From the records below, transcribe only the lines running from the one with "the head's seat" through the one with "obj.parent = empty". Keep both of those end lines.
— begin —
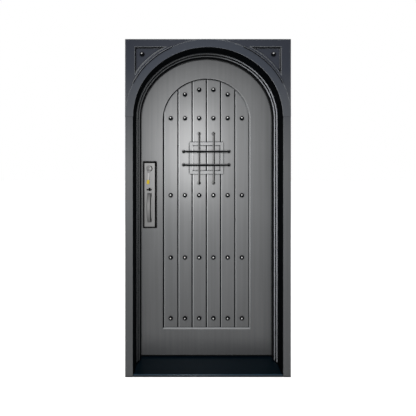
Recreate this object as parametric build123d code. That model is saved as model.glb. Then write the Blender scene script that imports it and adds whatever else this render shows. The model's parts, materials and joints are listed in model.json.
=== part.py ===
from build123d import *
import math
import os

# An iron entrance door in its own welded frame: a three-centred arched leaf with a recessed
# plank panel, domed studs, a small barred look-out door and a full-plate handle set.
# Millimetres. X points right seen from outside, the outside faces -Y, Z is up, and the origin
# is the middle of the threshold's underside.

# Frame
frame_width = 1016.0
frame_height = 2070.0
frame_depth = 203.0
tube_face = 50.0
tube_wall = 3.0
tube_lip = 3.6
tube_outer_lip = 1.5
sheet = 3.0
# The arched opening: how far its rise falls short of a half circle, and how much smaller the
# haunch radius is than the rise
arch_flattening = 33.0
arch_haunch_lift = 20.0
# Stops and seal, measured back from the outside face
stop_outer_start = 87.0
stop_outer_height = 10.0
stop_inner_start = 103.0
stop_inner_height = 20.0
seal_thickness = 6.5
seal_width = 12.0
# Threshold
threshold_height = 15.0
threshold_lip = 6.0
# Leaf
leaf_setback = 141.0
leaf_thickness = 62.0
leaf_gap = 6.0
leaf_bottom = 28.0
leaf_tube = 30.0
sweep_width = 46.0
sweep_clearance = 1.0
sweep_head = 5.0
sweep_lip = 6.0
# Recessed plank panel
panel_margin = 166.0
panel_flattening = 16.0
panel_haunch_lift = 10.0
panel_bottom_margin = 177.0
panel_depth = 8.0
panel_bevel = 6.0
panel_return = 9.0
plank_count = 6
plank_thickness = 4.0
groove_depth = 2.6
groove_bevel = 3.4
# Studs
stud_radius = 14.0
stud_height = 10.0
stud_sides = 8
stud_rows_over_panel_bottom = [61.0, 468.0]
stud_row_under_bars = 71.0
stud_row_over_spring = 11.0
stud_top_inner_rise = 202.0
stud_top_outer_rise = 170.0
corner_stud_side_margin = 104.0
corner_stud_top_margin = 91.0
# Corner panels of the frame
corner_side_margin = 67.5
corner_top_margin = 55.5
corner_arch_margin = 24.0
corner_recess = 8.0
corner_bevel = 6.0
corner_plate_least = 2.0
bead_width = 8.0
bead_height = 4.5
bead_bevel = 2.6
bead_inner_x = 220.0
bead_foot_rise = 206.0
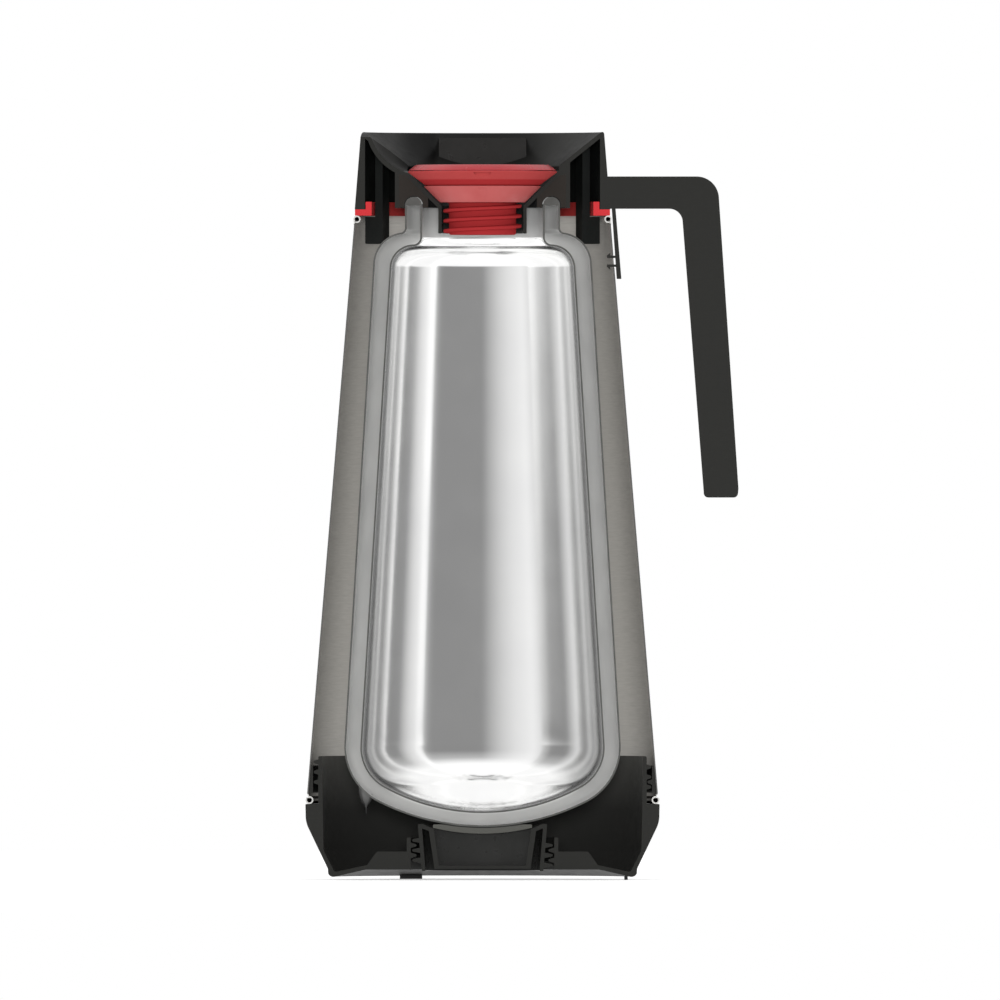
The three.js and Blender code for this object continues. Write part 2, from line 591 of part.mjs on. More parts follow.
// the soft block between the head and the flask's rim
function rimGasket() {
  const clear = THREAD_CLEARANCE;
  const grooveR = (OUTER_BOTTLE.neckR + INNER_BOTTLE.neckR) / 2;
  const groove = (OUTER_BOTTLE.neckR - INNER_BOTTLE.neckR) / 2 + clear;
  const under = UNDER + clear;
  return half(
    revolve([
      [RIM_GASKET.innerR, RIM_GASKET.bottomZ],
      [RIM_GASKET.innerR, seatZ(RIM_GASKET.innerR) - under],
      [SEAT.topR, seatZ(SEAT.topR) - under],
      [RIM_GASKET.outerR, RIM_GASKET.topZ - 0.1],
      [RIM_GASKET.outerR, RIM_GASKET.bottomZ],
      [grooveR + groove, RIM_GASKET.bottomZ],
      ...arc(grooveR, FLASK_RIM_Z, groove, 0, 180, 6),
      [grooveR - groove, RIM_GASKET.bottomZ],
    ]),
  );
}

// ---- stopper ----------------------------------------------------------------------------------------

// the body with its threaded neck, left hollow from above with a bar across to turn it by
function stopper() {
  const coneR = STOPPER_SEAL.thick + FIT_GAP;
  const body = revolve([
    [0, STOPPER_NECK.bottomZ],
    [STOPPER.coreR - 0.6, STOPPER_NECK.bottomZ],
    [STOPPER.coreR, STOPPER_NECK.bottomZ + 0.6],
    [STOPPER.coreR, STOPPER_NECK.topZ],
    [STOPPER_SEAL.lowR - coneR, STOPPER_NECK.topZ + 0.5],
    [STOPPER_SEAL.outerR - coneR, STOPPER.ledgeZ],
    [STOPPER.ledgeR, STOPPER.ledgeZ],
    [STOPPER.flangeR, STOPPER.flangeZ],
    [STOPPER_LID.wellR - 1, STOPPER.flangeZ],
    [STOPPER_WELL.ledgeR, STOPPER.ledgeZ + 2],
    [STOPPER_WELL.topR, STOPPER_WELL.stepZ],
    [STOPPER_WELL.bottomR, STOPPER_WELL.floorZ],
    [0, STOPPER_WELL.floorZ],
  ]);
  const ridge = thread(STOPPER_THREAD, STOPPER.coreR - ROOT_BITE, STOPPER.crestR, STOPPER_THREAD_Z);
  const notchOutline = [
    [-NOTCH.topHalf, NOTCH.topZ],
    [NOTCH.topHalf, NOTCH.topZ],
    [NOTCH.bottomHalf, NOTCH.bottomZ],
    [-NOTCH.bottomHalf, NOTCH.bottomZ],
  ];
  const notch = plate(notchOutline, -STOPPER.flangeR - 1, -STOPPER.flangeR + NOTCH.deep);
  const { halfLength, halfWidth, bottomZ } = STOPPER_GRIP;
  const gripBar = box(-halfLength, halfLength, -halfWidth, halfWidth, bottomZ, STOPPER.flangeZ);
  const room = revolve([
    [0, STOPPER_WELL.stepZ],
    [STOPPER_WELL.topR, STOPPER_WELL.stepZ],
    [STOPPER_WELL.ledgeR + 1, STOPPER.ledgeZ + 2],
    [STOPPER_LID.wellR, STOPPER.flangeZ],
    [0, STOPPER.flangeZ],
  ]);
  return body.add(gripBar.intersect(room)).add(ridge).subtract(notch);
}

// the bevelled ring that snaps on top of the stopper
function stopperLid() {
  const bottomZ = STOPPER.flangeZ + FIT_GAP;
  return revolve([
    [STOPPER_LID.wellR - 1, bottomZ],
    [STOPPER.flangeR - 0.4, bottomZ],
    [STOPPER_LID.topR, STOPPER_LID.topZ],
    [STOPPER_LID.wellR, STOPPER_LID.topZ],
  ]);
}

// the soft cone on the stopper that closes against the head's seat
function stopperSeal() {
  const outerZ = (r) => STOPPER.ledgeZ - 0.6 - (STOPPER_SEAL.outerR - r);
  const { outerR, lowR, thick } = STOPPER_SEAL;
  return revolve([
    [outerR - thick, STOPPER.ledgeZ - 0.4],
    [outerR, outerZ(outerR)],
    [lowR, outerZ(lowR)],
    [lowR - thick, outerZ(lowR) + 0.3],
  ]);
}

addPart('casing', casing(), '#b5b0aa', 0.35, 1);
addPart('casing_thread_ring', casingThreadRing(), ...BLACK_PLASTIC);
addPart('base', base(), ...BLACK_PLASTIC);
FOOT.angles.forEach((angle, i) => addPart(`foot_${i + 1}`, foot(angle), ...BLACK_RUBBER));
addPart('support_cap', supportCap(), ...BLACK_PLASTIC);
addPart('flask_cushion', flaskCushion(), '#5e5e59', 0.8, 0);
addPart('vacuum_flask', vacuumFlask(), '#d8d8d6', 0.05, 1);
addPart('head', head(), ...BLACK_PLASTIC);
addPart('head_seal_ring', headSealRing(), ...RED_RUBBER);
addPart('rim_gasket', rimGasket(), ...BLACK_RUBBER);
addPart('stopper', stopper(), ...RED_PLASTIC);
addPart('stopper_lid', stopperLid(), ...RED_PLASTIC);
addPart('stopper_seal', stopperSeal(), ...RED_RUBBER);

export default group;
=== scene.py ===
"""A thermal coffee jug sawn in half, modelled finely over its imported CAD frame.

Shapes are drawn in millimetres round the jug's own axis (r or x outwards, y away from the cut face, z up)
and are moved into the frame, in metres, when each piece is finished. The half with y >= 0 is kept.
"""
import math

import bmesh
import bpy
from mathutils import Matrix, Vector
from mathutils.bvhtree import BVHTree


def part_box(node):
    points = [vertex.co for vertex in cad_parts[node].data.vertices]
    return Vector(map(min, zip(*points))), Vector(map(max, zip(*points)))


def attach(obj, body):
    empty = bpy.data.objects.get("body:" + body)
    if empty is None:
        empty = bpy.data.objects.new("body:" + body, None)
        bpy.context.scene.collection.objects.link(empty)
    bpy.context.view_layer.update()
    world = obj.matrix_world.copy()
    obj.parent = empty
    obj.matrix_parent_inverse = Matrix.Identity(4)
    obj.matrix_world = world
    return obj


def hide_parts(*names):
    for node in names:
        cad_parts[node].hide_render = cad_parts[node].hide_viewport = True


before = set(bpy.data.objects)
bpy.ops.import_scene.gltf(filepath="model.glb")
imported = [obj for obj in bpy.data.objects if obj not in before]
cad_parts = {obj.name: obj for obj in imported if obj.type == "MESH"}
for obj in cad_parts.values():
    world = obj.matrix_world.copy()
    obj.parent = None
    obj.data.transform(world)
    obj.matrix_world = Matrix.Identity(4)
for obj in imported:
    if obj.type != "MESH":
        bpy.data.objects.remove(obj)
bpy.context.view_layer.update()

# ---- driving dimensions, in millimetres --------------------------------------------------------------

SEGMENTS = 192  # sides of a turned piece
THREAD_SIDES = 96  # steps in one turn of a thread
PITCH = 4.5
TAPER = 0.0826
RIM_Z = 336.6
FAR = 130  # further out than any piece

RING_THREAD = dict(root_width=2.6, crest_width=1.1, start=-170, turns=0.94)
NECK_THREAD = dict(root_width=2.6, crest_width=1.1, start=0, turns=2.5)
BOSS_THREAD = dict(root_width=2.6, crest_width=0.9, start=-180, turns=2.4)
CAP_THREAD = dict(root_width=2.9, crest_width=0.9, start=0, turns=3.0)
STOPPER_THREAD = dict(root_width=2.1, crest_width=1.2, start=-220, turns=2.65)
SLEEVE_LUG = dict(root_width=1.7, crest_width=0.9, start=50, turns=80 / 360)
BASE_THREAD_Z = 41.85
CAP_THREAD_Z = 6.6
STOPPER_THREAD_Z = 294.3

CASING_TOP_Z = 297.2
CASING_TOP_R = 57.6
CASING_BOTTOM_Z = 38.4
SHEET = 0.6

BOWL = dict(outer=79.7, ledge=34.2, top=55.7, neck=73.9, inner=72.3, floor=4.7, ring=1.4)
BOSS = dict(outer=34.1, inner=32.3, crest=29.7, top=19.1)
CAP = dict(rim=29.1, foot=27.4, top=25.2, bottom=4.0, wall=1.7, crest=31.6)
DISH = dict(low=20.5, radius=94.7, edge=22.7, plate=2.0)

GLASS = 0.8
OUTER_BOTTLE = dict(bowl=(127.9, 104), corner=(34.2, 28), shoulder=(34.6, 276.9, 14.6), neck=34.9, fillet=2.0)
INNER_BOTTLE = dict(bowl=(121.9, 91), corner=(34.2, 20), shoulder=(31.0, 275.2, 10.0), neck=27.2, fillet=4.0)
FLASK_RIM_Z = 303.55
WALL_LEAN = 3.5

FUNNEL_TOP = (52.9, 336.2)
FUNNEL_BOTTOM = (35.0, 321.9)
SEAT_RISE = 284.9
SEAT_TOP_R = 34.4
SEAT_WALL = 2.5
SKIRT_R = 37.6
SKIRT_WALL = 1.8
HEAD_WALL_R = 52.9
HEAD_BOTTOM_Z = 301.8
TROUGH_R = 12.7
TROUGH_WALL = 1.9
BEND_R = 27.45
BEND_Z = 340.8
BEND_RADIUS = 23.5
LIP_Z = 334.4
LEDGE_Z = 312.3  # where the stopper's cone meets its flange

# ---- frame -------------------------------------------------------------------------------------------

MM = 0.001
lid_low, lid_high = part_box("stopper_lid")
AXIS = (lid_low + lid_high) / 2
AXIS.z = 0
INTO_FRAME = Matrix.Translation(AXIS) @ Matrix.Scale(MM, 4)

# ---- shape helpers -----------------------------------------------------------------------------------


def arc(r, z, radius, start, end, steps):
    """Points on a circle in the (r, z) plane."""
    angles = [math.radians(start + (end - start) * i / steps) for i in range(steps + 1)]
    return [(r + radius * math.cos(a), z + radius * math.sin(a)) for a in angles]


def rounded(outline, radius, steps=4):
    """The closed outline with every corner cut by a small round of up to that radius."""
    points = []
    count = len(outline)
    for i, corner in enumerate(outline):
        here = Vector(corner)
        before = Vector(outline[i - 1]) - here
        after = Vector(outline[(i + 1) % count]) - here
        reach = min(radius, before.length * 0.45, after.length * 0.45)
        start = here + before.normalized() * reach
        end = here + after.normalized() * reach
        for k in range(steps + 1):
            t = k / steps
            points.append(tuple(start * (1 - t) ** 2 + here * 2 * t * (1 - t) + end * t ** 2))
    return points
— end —
(Answer):
// the soft cone on the stopper that closes against the head's seat
function stopperSeal() {
  const outerZ = (r) => STOPPER.ledgeZ - 0.6 - (STOPPER_SEAL.outerR - r);
  const { outerR, lowR, thick } = STOPPER_SEAL;
  return revolve([
    [outerR - thick, STOPPER.ledgeZ - 0.4],
    [outerR, outerZ(outerR)],
    [lowR, outerZ(lowR)],
    [lowR - thick, outerZ(lowR) + 0.3],
  ]);
}

addPart('casing', casing(), '#b5b0aa', 0.35, 1);
addPart('casing_thread_ring', casingThreadRing(), ...BLACK_PLASTIC);
addPart('base', base(), ...BLACK_PLASTIC);
FOOT.angles.forEach((angle, i) => addPart(`foot_${i + 1}`, foot(angle), ...BLACK_RUBBER));
addPart('support_cap', supportCap(), ...BLACK_PLASTIC);
addPart('flask_cushion', flaskCushion(), '#5e5e59', 0.8, 0);
addPart('vacuum_flask', vacuumFlask(), '#d8d8d6', 0.05, 1);
addPart('head', head(), ...BLACK_PLASTIC);
addPart('head_seal_ring', headSealRing(), ...RED_RUBBER);
addPart('rim_gasket', rimGasket(), ...BLACK_RUBBER);
addPart('stopper', stopper(), ...RED_PLASTIC);
addPart('stopper_lid', stopperLid(), ...RED_PLASTIC);
addPart('stopper_seal', stopperSeal(), ...RED_RUBBER);

export default group;
=== scene.py ===
"""A thermal coffee jug sawn in half, modelled finely over its imported CAD frame.

Shapes are drawn in millimetres round the jug's own axis (r or x outwards, y away from the cut face, z up)
and are moved into the frame, in metres, when each piece is finished. The half with y >= 0 is kept.
"""
import math

import bmesh
import bpy
from mathutils import Matrix, Vector
from mathutils.bvhtree import BVHTree


def part_box(node):
    points = [vertex.co for vertex in cad_parts[node].data.vertices]
    return Vector(map(min, zip(*points))), Vector(map(max, zip(*points)))


def attach(obj, body):
    empty = bpy.data.objects.get("body:" + body)
    if empty is None:
        empty = bpy.data.objects.new("body:" + body, None)
        bpy.context.scene.collection.objects.link(empty)
    bpy.context.view_layer.update()
    world = obj.matrix_world.copy()
    obj.parent = empty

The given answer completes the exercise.